Repeat the listing in full, exactly as it stands.
## BEGIN
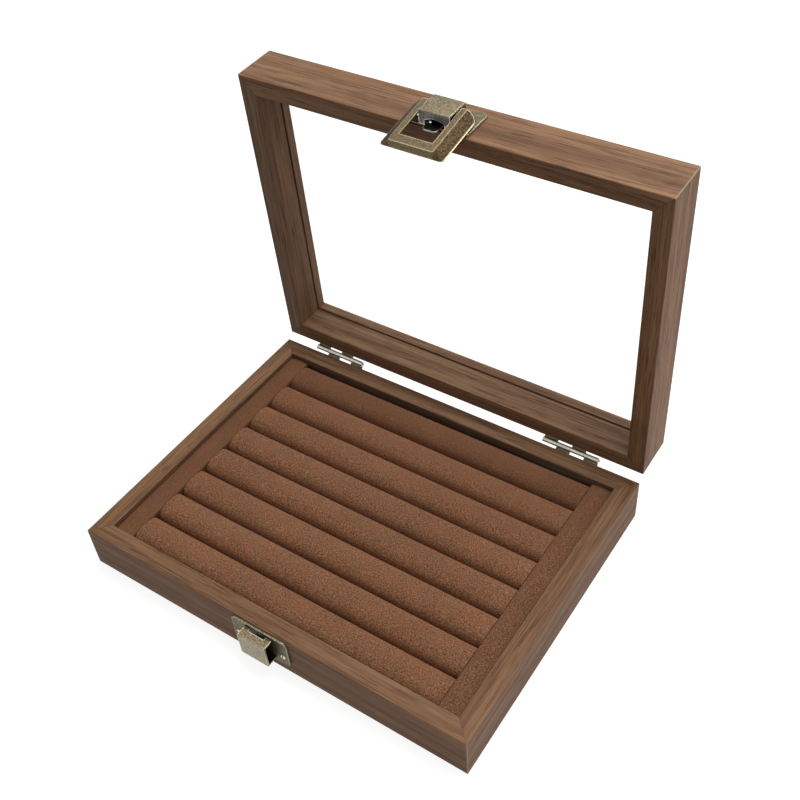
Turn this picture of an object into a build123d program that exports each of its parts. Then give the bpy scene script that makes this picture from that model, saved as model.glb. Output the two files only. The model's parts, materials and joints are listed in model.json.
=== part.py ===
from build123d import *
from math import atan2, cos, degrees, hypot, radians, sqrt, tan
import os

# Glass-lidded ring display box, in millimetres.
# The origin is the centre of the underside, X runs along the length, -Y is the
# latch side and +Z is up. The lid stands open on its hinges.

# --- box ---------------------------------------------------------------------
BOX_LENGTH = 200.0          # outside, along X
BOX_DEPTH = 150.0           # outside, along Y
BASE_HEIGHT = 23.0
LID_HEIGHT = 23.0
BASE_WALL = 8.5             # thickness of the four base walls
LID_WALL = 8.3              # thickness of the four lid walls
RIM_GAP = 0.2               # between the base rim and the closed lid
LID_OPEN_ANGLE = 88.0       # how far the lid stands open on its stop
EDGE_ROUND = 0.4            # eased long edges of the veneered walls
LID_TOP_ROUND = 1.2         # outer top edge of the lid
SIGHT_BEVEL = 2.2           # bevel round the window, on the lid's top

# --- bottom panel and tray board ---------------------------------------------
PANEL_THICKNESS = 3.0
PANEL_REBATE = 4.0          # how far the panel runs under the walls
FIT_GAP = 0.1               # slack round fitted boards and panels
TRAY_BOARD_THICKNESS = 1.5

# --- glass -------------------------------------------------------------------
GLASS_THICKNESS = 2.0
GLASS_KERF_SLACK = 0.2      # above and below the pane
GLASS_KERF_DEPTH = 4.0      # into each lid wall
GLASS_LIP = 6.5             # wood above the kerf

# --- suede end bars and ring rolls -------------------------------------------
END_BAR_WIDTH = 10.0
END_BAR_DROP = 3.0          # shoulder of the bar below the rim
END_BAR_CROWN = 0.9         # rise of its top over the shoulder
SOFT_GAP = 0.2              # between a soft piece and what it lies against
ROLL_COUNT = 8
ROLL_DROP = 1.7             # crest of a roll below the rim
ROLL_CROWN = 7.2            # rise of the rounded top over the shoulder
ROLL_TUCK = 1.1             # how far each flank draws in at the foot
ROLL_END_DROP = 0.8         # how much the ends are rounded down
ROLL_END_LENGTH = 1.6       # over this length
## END
• **Full answer**:
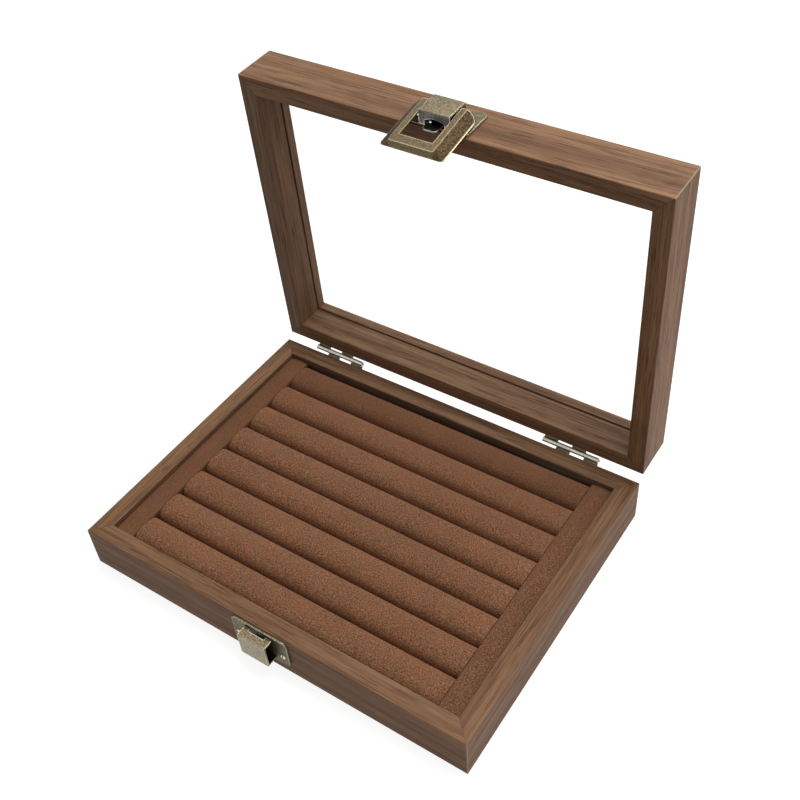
Turn this picture of an object into a build123d program that exports each of its parts. Then give the bpy scene script that makes this picture from that model, saved as model.glb. Output the two files only. The model's parts, materials and joints are listed in model.json.
=== part.py ===
from build123d import *
from math import atan2, cos, degrees, hypot, radians, sqrt, tan
import os

# Glass-lidded ring display box, in millimetres.
# The origin is the centre of the underside, X runs along the length, -Y is the
# latch side and +Z is up. The lid stands open on its hinges.

# --- box ---------------------------------------------------------------------
BOX_LENGTH = 200.0          # outside, along X
BOX_DEPTH = 150.0           # outside, along Y
BASE_HEIGHT = 23.0
LID_HEIGHT = 23.0
BASE_WALL = 8.5             # thickness of the four base walls
LID_WALL = 8.3              # thickness of the four lid walls
RIM_GAP = 0.2               # between the base rim and the closed lid
LID_OPEN_ANGLE = 88.0       # how far the lid stands open on its stop
EDGE_ROUND = 0.4            # eased long edges of the veneered walls
LID_TOP_ROUND = 1.2         # outer top edge of the lid
SIGHT_BEVEL = 2.2           # bevel round the window, on the lid's top

# --- bottom panel and tray board ---------------------------------------------
PANEL_THICKNESS = 3.0
PANEL_REBATE = 4.0          # how far the panel runs under the walls
FIT_GAP = 0.1               # slack round fitted boards and panels
TRAY_BOARD_THICKNESS = 1.5

# --- glass -------------------------------------------------------------------
GLASS_THICKNESS = 2.0
GLASS_KERF_SLACK = 0.2      # above and below the pane
GLASS_KERF_DEPTH = 4.0      # into each lid wall
GLASS_LIP = 6.5             # wood above the kerf

# --- suede end bars and ring rolls -------------------------------------------
END_BAR_WIDTH = 10.0
END_BAR_DROP = 3.0          # shoulder of the bar below the rim
END_BAR_CROWN = 0.9         # rise of its top over the shoulder
SOFT_GAP = 0.2              # between a soft piece and what it lies against
ROLL_COUNT = 8
ROLL_DROP = 1.7             # crest of a roll below the rim
ROLL_CROWN = 7.2            # rise of the rounded top over the shoulder
ROLL_TUCK = 1.1             # how far each flank draws in at the foot
ROLL_END_DROP = 0.8         # how much the ends are rounded down
ROLL_END_LENGTH = 1.6       # over this length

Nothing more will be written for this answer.